While the documentary shows protests against the MINUSTAH and interviews protesters about their grievances, Gandbhir and Obaid-Chinoy don't dig deep into the dirt here, but, instead focus on two of the peacekeepers.
Farida Parveen, assistant sub-inspector, whose father didn't encourage her to join the police force although he was a police constable, but her mother, Karuna Bibi, likes that her daughter has a career. Parveen is married to a businessman who doesn't approve of her journey to Haiti, but Parveen still goes, partially because of her son from a previous marriage.
Mousumi Sultana, sub-inspector, section commander, witnessed domestic abuse in her family and was determined to help women out of those situations. Her husband is sweetly supportive while Parveen's husband can be somewhat petulant. Women officers are mostly assigned to administrative jobs in Bangladesh, including crisis centers. The scene from the crisis center in Bangladesh is not one for the squeamish and neither is a homicide scene we'll later see in Haiti. Signing up for the MINUSTAH year is a way of moving up the ranks, but it is also an incredible hardship on the families, especially the children who give sweetly honest interviews.
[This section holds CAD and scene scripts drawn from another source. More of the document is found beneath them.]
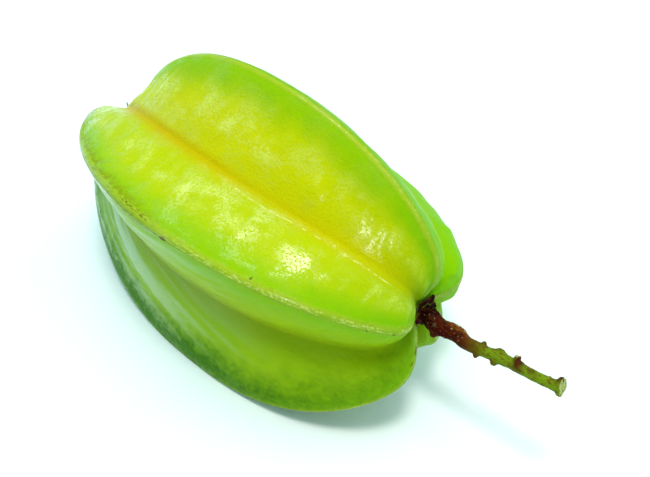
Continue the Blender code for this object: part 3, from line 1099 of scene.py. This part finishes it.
class STARFRUIT_OT_calyx(Operator):
    """Make the dried sepals round the foot of the stalk"""

    bl_idname = "starfruit.calyx"
    bl_label = "Make Calyx"

    def execute(self, context):
        look = context.scene.star_fruit_bark
        bm = bmesh.new()
        nodes = [f"sepal_{number + 1}" for number in range(SEPAL_COUNT)]
        for number, node in enumerate(nodes):
            make_sepal(bm, number, *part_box(node), look.sepal_length, look.sepal_width)
        calyx = piece_of(bm, "dried_calyx", calyx_material(look), context.scene.collection)
        wall = calyx.modifiers.new("thickness", "SOLIDIFY")
        wall.thickness = look.sepal_thickness
        finer = calyx.modifiers.new("smooth", "SUBSURF")
        finer.levels = finer.render_levels = 1
        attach(calyx, "root")
        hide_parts(*nodes)
        return {"FINISHED"}


# ---- Stage ----

# The width of the camera's sensor, in millimetres.
SENSOR_WIDTH = 36
# The nearest that the camera sees, and how far the floor reaches from its middle, in metres.
NEAREST_SEEN = 0.01
FLOOR_REACH = 4.0


def camera_axes(stage):
    """Where the camera stands from what it looks at, and its right and up."""
    azimuth, elevation = stage.camera_azimuth, stage.camera_elevation
    back = Vector((math.sin(azimuth) * math.cos(elevation),
                   -math.cos(azimuth) * math.cos(elevation), math.sin(elevation)))
    right = Vector((math.cos(azimuth), math.sin(azimuth), 0))
    return back, right, back.cross(right)


def make_camera(scene, stage):
    back, right, up = camera_axes(stage)
    stand = back * stage.camera_distance
    aim = right * stage.aim_right - up * stage.aim_down
    data = bpy.data.cameras.new("camera")
    data.sensor_width = SENSOR_WIDTH
    data.lens = stage.lens
    data.clip_start = NEAREST_SEEN
    camera = bpy.data.objects.new("camera", data)
    camera.location = MIDDLE + stand
    camera.rotation_euler = (aim - stand).to_track_quat("-Z", "Y").to_euler()
    scene.collection.objects.link(camera)
    scene.camera = camera


def make_world(scene, stage):
    """A dim studio with one bright wall, towards the blossom end."""
    world = bpy.data.worlds.new("studio")
    world.use_nodes = True
    scene.world = world
    maker = NodeMaker(world.node_tree)
    way = maker.add("ShaderNodeTexCoord", take="Generated")
    facing = maker.add("ShaderNodeVectorMath", {"operation": "DOT_PRODUCT"},
                       {0: way, 1: stage.wall_from[:]}, "Value")
    shade = maker.mix(facing.step(0.35, 1.0), stage.ceiling[:], stage.wall[:])
    maker.feed(world.node_tree.nodes["Background"].inputs["Color"], shade)


# A lamp's direction, strength, width in degrees and colour. Soft lamps light surfaces and leave
# no reflection of their own. Windows are seen only as reflections in the skin's wax.
Lamp = namedtuple("Lamp", "name way strength width colour window")
WARM = (1.0, 0.97, 0.92)
CYAN = (0.15, 0.82, 1.0)
WHITE = (1.0, 1.0, 1.0)
LAMPS = (
    Lamp("overhead_spot", (0.16, -0.15, 1.0), 1.25, 12, WARM, False),
    Lamp("overhead_softbox", (-0.05, -0.05, 1.0), 1.2, 45, WARM, False),
    Lamp("right_softbox", (0.50, -0.30, 0.80), 0.3, 80, WARM, False),
    Lamp("rear_softbox", (0.38, 0.62, 0.68), 0.85, 60, (0.92, 0.97, 1.0), False),
    Lamp("left_fill", (-0.85, -0.22, 0.42), 0.85, 50, CYAN, False),
    Lamp("back_fill", (-0.05, 0.90, 0.45), 0.5, 60, CYAN, False),
    Lamp("right_fill", (0.93, -0.10, 0.34), 0.82, 50, (0.60, 0.93, 1.0), False),
    Lamp("left_window", (-0.44, 0.38, 0.80), 0.36, 24, WHITE, True),
    Lamp("right_window", (-0.14, 0.43, 0.88), 0.72, 14, WHITE, True),
    Lamp("front_window", (0.36, -0.74, 0.57), 0.4, 10, WHITE, True),
)


def make_lamps(scene):
    for name, way, strength, width, tint, window in LAMPS:
        data = bpy.data.lights.new(name, "SUN")
        data.color = tint
        data.energy = strength
        data.angle = math.radians(width)
        lamp = bpy.data.objects.new(name, data)
        lamp.location = way
        lamp.rotation_euler = Vector(way).to_track_quat("Z", "Y").to_euler()
        lamp.visible_diffuse = not window
        lamp.visible_glossy = window
        scene.collection.objects.link(lamp)


def make_floor(scene, stage):
    finish = Finish("pale_floor", {"Roughness": 0.6, "Specular IOR Level": 0.2})
    grain = finish.maker.noise(finish.place(), 40.0)
    paler = [min(c * 1.04, 1.0) for c in stage.floor]
    finish.link("Base Color", finish.maker.mix(grain, stage.floor[:], paler))
    bm = bmesh.new()
    bmesh.ops.create_grid(bm, x_segments=1, y_segments=1, size=FLOOR_REACH)
    floor = piece_of(bm, "floor", finish.material, scene.collection)


class STARFRUIT_OT_stage(Operator):
    """Make the pale floor, the soft light and the camera"""

    bl_idname = "starfruit.stage"
    bl_label = "Make Stage"

    def execute(self, context):
        scene = context.scene
        stage = scene.star_fruit_stage
        make_camera(scene, stage)
        make_world(scene, stage)
        make_lamps(scene)
        make_floor(scene, stage)
        scene.view_settings.view_transform = "Standard"
        return {"FINISHED"}


class STARFRUIT_PT_panel(Panel):
    """Buttons that make each piece, and the settings of the pieces"""

    bl_idname = "STARFRUIT_PT_panel"
    bl_label = "Star Fruit"
    bl_space_type = "VIEW_3D"
    bl_region_type = "UI"
    bl_category = "Star Fruit"

    def draw(self, context):
        for operator in OPERATORS:
            self.layout.operator(operator.bl_idname)
        for group in GROUPS:
            settings = getattr(context.scene, group)
            for name in settings.__annotations__:
                self.layout.prop(settings, name)


GROUPS = {
    "star_fruit": FruitSettings,
    "star_fruit_skin": SkinSettings,
    "star_fruit_bark": BarkSettings,
    "star_fruit_stage": StageSettings,
}
OPERATORS = (
    STARFRUIT_OT_fruit,
    STARFRUIT_OT_stalk,
    STARFRUIT_OT_style,
    STARFRUIT_OT_calyx,
    STARFRUIT_OT_stage,
)


def register():
    for group in (*GROUPS.values(), *OPERATORS, STARFRUIT_PT_panel):
        bpy.utils.register_class(group)
    for name, group in GROUPS.items():
        setattr(bpy.types.Scene, name, PointerProperty(type=group))


def unregister():
    for name in GROUPS:
        delattr(bpy.types.Scene, name)
    for group in (STARFRUIT_PT_panel, *reversed(OPERATORS), *GROUPS.values()):
        bpy.utils.unregister_class(group)


def main():
    register()
    for operator in OPERATORS:
        piece = operator.bl_idname.split(".")[1]
        getattr(bpy.ops.starfruit, piece)()


if __name__ == "__main__":
    main()
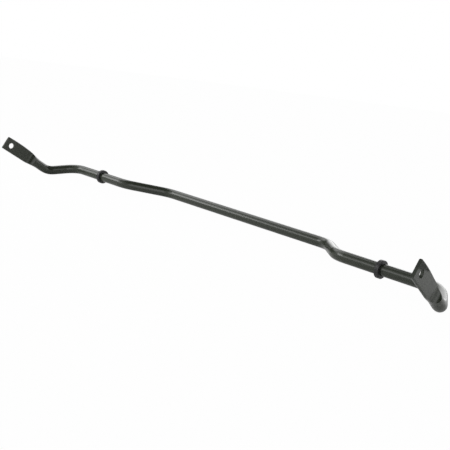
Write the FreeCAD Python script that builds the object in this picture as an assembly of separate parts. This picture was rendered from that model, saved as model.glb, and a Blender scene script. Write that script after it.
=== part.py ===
import FreeCAD, Part
import os
from math import asin, cos, degrees, pi, radians, sin, tan
from FreeCAD import Vector

# Anti-roll bar: one bent steel tube, pressed flat and drilled at both ends, with two stop rings.
# Millimetres. X runs along the bar, both arms reach towards -Y, and Z is up. The bar lies as it
# comes to rest on a floor, within a third of a degree: on both elbows and its middle run.

# Tube
bar_d = 20.0
tube_wall = 2.4

# Centre line, as the corners where its straight runs would meet, measured from the outer runs
middle_half = 219.0        # along X, from the middle of the bar to the inner corner of a jog
jog_length = 68.0          # along X, from the inner to the outer corner of a jog
setback = 70.0             # of the middle run, towards +Y
middle_drop = 7.5          # of the middle run, below the outer runs
shoulder_x = 476.0         # along X, from the middle of the bar to the corner of a shoulder
elbow_out = 33.0           # from the shoulder to the elbow, along X
elbow_forward = 60.0       # from the shoulder to the elbow, towards -Y
elbow_drop = 9.0           # from the shoulder to the elbow, downwards
arm_run = 28.0             # from the elbow to the start of the neck
arm_rise = 33.0            # degrees that an arm climbs above the floor
arm_splay = 3.5            # degrees that an arm leans outwards
arm_twist = 3.4            # degrees that the right arm stands higher than the left, about the bar
bend_r = 43.0              # centre-line radius of the jogs and shoulders
elbow_r = 31.0             # centre-line radius of the elbows

# Pressed eyes
eye_length = 57.0          # flat part of the eye
neck_length = 40.0         # from the flat to the full round
pinch_length = 20.0        # stretch of the neck in which the tube would swell to its height by itself
eye_root_w = 29.0
eye_end_w = 29.1
eye_lean = 0.6             # of the middle of the flat: below the arm's axis at the end, above at the root
eye_bow = 1.0              # by which the upper edge of the flat bows out between its end and its root
eye_corner_r = 1.8
corner_flare = 10.0        # degrees by which the trimmed corners open towards the bowed edge
hole_d = 12.2              # for an M12 stud of a drop link
hole_inset = 16.0          # from the end of the eye to the middle of the hole
hole_break = 0.3           # chamfer on both rims of the hole
pinch_gap = 0.6            # height of the slit where the tube's bore dies out
outboard_die = 35.0        # stretch of the neck that the outboard press die holds down
inboard_die = 25.0         # stretch of the neck that the inboard press die holds down
die_nose = 16.0            # rounded end of each die, along the neck
die_clearance = 0.05       # of a die over the flat, where the neck leaves it

# Stop rings
ring_inset = 103.0         # along X, from the corner of a shoulder inwards to the middle of a ring
ring_od = 30.0
ring_w = 8.0
ring_edge_r = 1.2
ring_clearance = 0.02      # radial, of the pressed-on ring

# Worked out from the sizes above
bore_d = bar_d - 2 * tube_wall
eye_t = 2 * tube_wall
arm_length = arm_run + neck_length + eye_length
ring_x = shoulder_x - ring_inset
EYE_STATIONS = 8
NECK_STATIONS = 8


def mirrored(side, x, y, z):
    """A point of the right half, or its mirror image for side -1."""
    return Vector(side * x, y, z)


def elbow_corner(side):
    corner = mirrored(side, shoulder_x + elbow_out, -elbow_forward, -elbow_drop)
    return twisted(side, corner)


def arm_direction(side):
    """Unit vector from the elbow to the end of the eye."""
    rise = radians(arm_rise)
    splay = radians(arm_splay)
    level = cos(splay) * cos(rise)
    climb = cos(splay) * sin(rise)
    return twisted(side, mirrored(side, sin(splay), -level, climb))


def twisted(side, vector):
    """The vector turned about the outer runs by half of the twist between the arms."""
    turn = FreeCAD.Rotation(Vector(1, 0, 0), -side * arm_twist / 2)
    return turn.multVec(vector)


def eye_frame(side):
    """End point of an eye, and its unit axes: inwards along the arm, across it, and its normal."""
    outwards = arm_direction(side)
    end = elbow_corner(side) + outwards * arm_length
    inwards = outwards * -1
    bar_axis = Vector(side, 0, 0)
    normal = (bar_axis - inwards * bar_axis.dot(inwards)).normalize()
    across = inwards.cross(normal)
    return end, inwards, across, normal


def half_route(side):
    """Corners of the centre line from the middle run to where the tube is still round."""
    end, inwards, across, normal = eye_frame(side)
    return [
        mirrored(side, middle_half, setback, -middle_drop),
        mirrored(side, middle_half + jog_length, 0, 0),
        mirrored(side, shoulder_x, 0, 0),
        elbow_corner(side),
        end + inwards * (eye_length + neck_length),
    ]


def route():
    """Corners of the whole centre line, from the left neck to the right one, and their radii."""
    half_radii = [bend_r, bend_r, bend_r, elbow_r]
    return half_route(-1)[::-1] + half_route(1), half_radii[::-1] + half_radii


def straight_rod(start, stop, radius):
    return Part.makeCylinder(radius, (stop - start).Length, start, stop - start)


def bent_rod(before, corner, after, bend_radius, radius):
    """Bend of a round rod between two runs, with the points where it starts and stops."""
    back = (before - corner).normalize()
    ahead = (after - corner).normalize()
    half_angle = back.getAngle(ahead) / 2
    start = corner + back * (bend_radius / tan(half_angle))
    stop = corner + ahead * (bend_radius / tan(half_angle))
    centre = corner + (back + ahead).normalize() * (bend_radius / sin(half_angle))
    section = Part.Face(Part.Wire([Part.Circle(start, back, radius).toShape()]))
    axis = ahead.cross(back)
    return section.revolve(centre, axis, degrees(pi - 2 * half_angle)), start, stop


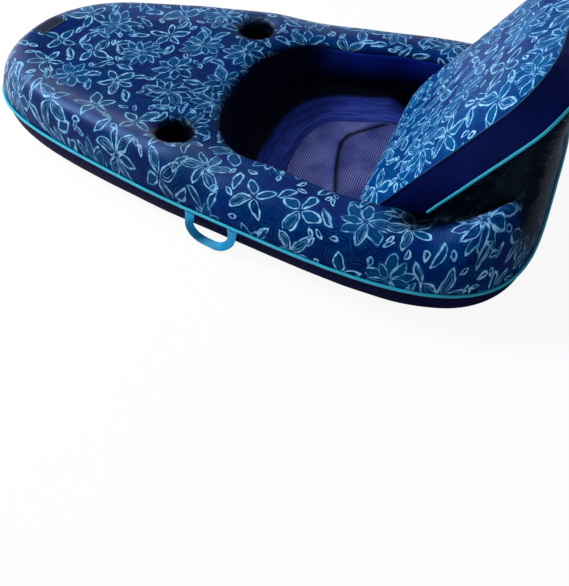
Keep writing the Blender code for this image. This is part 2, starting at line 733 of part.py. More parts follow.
def sling_sheet(name, shares, finish, middle):
    """Sheet of the sling: a band between the first and last share, or a disc that closes in the middle.

    The disc is cut back a little, to lie inside the band that it is sewn to.
    """
    trim = 3 / 2 * GAP if middle else 0.0
    shape = bmesh.new()
    edges = []
    for thickness in (SLING_THICKNESS, 0.0):
        rows = [[shape.verts.new(p) for p in sling_ring(share, thickness, trim)] for share in shares]
        for one, other in zip(rows, rows[1:]):
            for i in range(STATIONS):
                j = (i + 1) % STATIONS
                shape.faces.new((one[i], one[j], other[j], other[i]))
        if middle:
            fan_cap(shape, rows[-1], Vector((EYE_X, 0, thickness)))
        edges.append((rows[0], rows[-1]))
    for upper, lower in zip(edges[0][:1 if middle else 2], edges[1]):
        for i in range(STATIONS):
            j = (i + 1) % STATIONS
            shape.faces.new((upper[i], upper[j], lower[j], lower[i]))
    bmesh.ops.recalc_face_normals(shape, faces=shape.faces)
    mesh = bpy.data.meshes.new(name)
    shape.to_mesh(mesh)
    shape.free()
    return add_mesh(name, mesh, finish)


def cup_liner(name, place):
    """Tapered cup, open at the top."""
    base = place - Vector((0, 0, CUP_DEPTH))
    slope = (CUP_RADIUS - CUP_BASE_RADIUS) / CUP_DEPTH
    mesh = bpy.data.meshes.new(name)
    shape = bmesh.new()
    profile = ((0, -CUP_WALL), (CUP_BASE_RADIUS + CUP_WALL, -CUP_WALL),
               (CUP_BASE_RADIUS + CUP_WALL + slope * CUP_DEPTH, CUP_DEPTH), (CUP_RADIUS, CUP_DEPTH),
               (CUP_BASE_RADIUS, 0), (0, 0))
    loops = []
    for radius, height in profile[1:-1]:
        turns = [2 * math.pi * k / ROUND_SIDES for k in range(ROUND_SIDES)]
        loops.append([shape.verts.new(base + Vector((radius * math.cos(t), radius * math.sin(t), height)))
                      for t in turns])
    for one, other in zip(loops, loops[1:]):
        for i in range(ROUND_SIDES):
            j = (i + 1) % ROUND_SIDES
            shape.faces.new((one[i], one[j], other[j], other[i]))
    shape.faces.new(loops[0])
    shape.faces.new(loops[-1])
    bmesh.ops.recalc_face_normals(shape, faces=shape.faces)
    shape.to_mesh(mesh)
    shape.free()
    return add_mesh(name, mesh, LINER)


def handle(name, side):
    """Webbing loop that hangs from the seam, close under the piping.

    Its origin is the middle of the line it swings about, and its ends are eight-sided about that line.
    """
    x = DECK_EDGE_X + HANDLE_SETBACK
    lean = (half_width(x + HANDLE_SPAN / 2) - half_width(x - HANDLE_SPAN / 2)) / HANDLE_SPAN
    along = Vector((1, side * lean, 0)).normalized()
    out = Vector((-along.y, along.x, 0)) * side
    sag = max(half_width(x) - (half_width(x + s * HANDLE_SPAN / 2) + half_width(x - s * HANDLE_SPAN / 2)) / 2
              for s in (1 / 2, 1))
    seam = Vector((x, side * half_width(x), SEAM_HEIGHT))
    axis = seam + out * (max(sag, 0) / 2 + PIPING_RADIUS + GAP)
    axis.z = SEAM_HEIGHT - PIPING_RADIUS - WEBBING_THICKNESS / 2 - 2 * GAP
    half = (HANDLE_SPAN - WEBBING_WIDTH) / 2
    facet = WEBBING_THICKNESS / 2 * math.tan(math.pi / 8)
    rings = []
    for step in range(HANDLE_STEPS + 1):
        turn = math.pi * step / HANDLE_STEPS
        bend = 2 / HANDLE_ROUNDNESS
        reach = math.copysign(abs(math.cos(turn)) ** bend, math.cos(turn))
        drop = abs(math.sin(turn)) ** bend
        centre = along * half * reach - Vector((0, 0, HANDLE_DROP * drop))
        normal = along * half * reach / half ** 2 - Vector((0, 0, drop / HANDLE_DROP))
        normal = normal.normalized() if 0 < step < HANDLE_STEPS else along * reach
        ring = []
        for w, t in ((-1, -1), (1, -1), (1, 1), (-1, 1)):
            ring.append(centre + normal * w * WEBBING_WIDTH / 2 + out * t * WEBBING_THICKNESS / 2)
        rings.append(ring)
    for height, thickness in ((facet, WEBBING_THICKNESS), (WEBBING_THICKNESS / 2, 2 * facet)):
        for end, place in ((rings[0], 0), (rings[-1], len(rings) + 1)):
            thinner = thickness / (end[2] - end[1]).length - 1
            middle = sum(end, Vector()) / len(end)
            lifted = [p + out * (p - middle).dot(out) * thinner for p in end]
            rings.insert(place, [Vector((p.x, p.y, height)) for p in lifted])
    body = add_mesh(name, loft(rings, closed=False, cap=True), CYAN)
    body.location = axis
    return body, axis, along


def face_frame(middle, normal, up):
    """Frame on a surface, with Z out of it and Y as near to a given direction as can be."""
    across = up.cross(normal).normalized()
    frame = Matrix((across, normal.cross(across), normal)).transposed().to_4x4()
    frame.translation = middle
    return frame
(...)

In a telephone interview, Gandbhir noted that a third peacekeeper's story was originally included (Rehana Parvin) but was edited out for the transition to television. Both Parveen and Parvin faced opposition to their work and their participation to the mission, but Parveen was the stronger story with the direct opposition and on-camera anger expressed by her husband.
The film originally premiered in 2015 at the Toronto International Film Festival with an hour and 35 minutes of footage. It won the Jury Award for Best Documentary at the Bentonville Film Festival in 2016 and the Humanitarian Award at the 2016 RiverRun International Film Festival.
Overall, the series provides examples of strong women of faith, both Christian and Muslim, who face both opposition of support from the men they associate with. For US audiences, we see Muslim and Asian women who aren't helpless but resilient and resourceful.